Outre la couverture géographique et disciplinaire, les observatoires des sciences de l’univers doivent garantir une collection des données sur le temps long. « L’Oreme, à la mesure de ces moyens, assure la continuité des mesures et la conservation des données », souligne Agnes Lèbre. Elle peut compter sur plusieurs gros équipements et une vingtaine d’agents administratifs et techniques pour les faire tourner.

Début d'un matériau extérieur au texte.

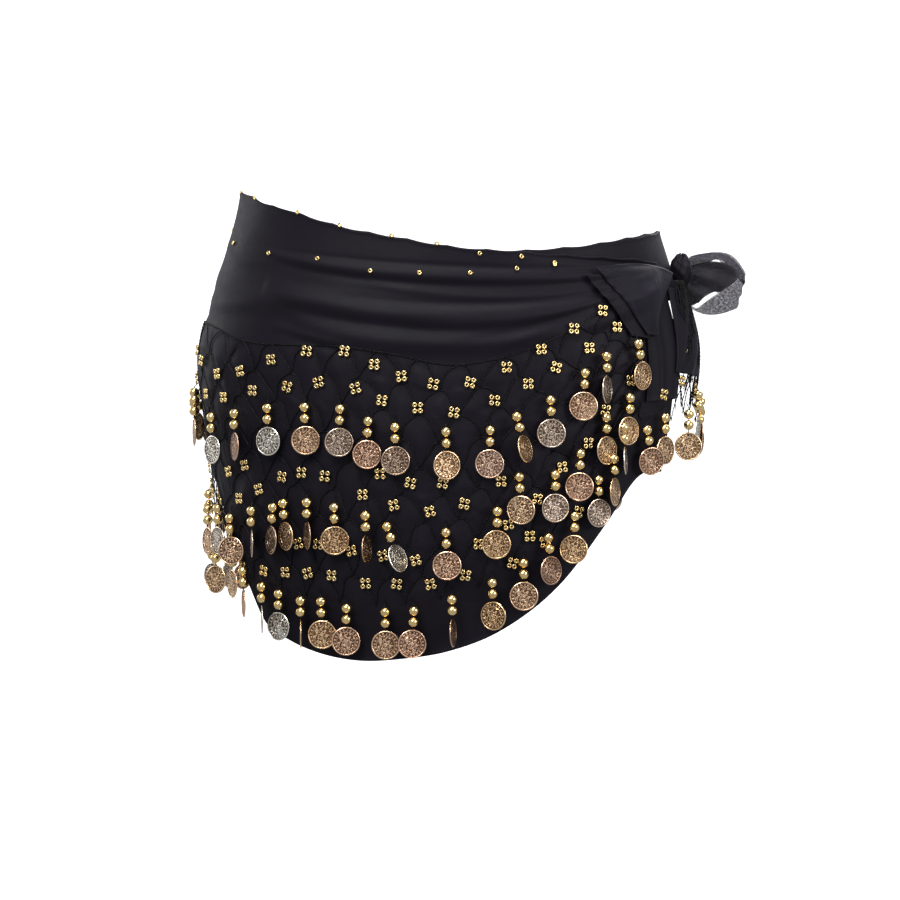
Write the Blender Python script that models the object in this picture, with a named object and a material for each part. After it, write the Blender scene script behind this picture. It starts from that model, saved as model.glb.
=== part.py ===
"""A belly dance hip scarf, worn low on the hips and tied at the wearer's left hip.

Every cloth piece is a wall on one form, a general figure's hips. A place on the form is a turn in
degrees round the upright axis (0 at the front centre, 90 at the wearer's left hip, on +X) and a
height. Pieces that lie over each other share the form and stand further out from it, layer by layer.
The origin is the centre of the waist opening, +Z is up and the front faces -Y.
"""

import math
from collections import namedtuple

import bpy
import numpy as np

MM = 0.001

# Cloth layers, as distances out from the form.
CLOTH = 1.2 * MM
NET = 1.0 * MM
FRINGE = 5.0 * MM
LAYER_GAP = 0.6 * MM
SEAM_GAP = 0.3 * MM
UNDER_LAYER = 0.0
WRAP_LAYER = UNDER_LAYER + CLOTH + LAYER_GAP
NET_LAYER = WRAP_LAYER + CLOTH + LAYER_GAP
TIE_LAYER = NET_LAYER + CLOTH + LAYER_GAP
FRINGE_LAYER = NET_LAYER + NET + LAYER_GAP
FLAP_LAYER = TIE_LAYER + CLOTH + LAYER_GAP

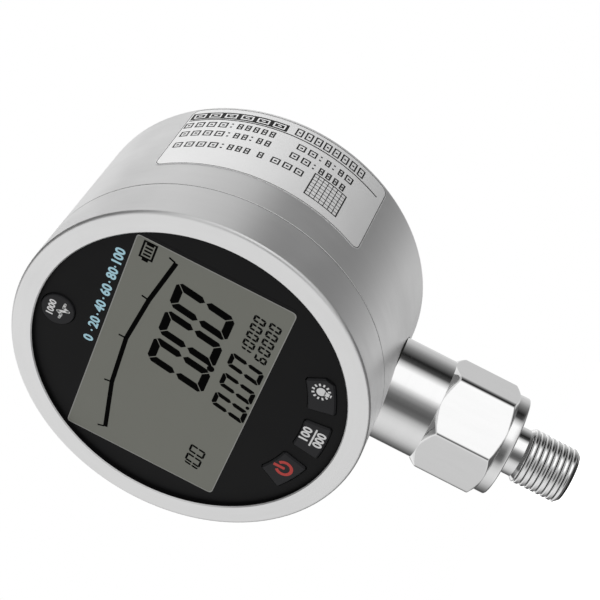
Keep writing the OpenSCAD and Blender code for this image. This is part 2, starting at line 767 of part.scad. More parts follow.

Parmi lesquels une plateforme expérimentale d’analyse géochimique d’échantillons, la plateforme Medimeer dédiée à l’étude des écosystèmes marins, la station marine de Sète ou encore deux bateaux pour conduire des expéditions marines. 

Et pour gérer toutes les données collectées ? « Un système d’information certifie les données et les met à disposition sous forme de bases de données exploitables. C’est une des missions de l’Oreme de diffuser les informations le plus largement possible, après parfois une période d’embargo dans l’attente d’une publication scientifique de résultats par exemple », explique la directrice qui précise que cette mission de diffusion auprès de la communauté scientifique et du grand public lui tient « tout particulièrement à cœur ».

L’Oreme organise régulièrement des conférences et des journées scientifiques. Le prochain événement en date sera une journée intitulée « Voyage en Géosciences, de la planète habitable aux ressources minérales critiques », le 12 novembre 2024 à la Panacée. « Si le matin est réservé à la communauté scientifique des laboratoires attachés à l’Oreme, l’après-midi est ouvert au grand public. Avec cette année une première puisque cette conférence a été mise au programme de la formation des enseignants du secondaire, et l’événement sera également diffusé en direct sur Internet ! », se réjouit celle qui participe toujours volontiers à des initiatives de vulgarisation scientifique.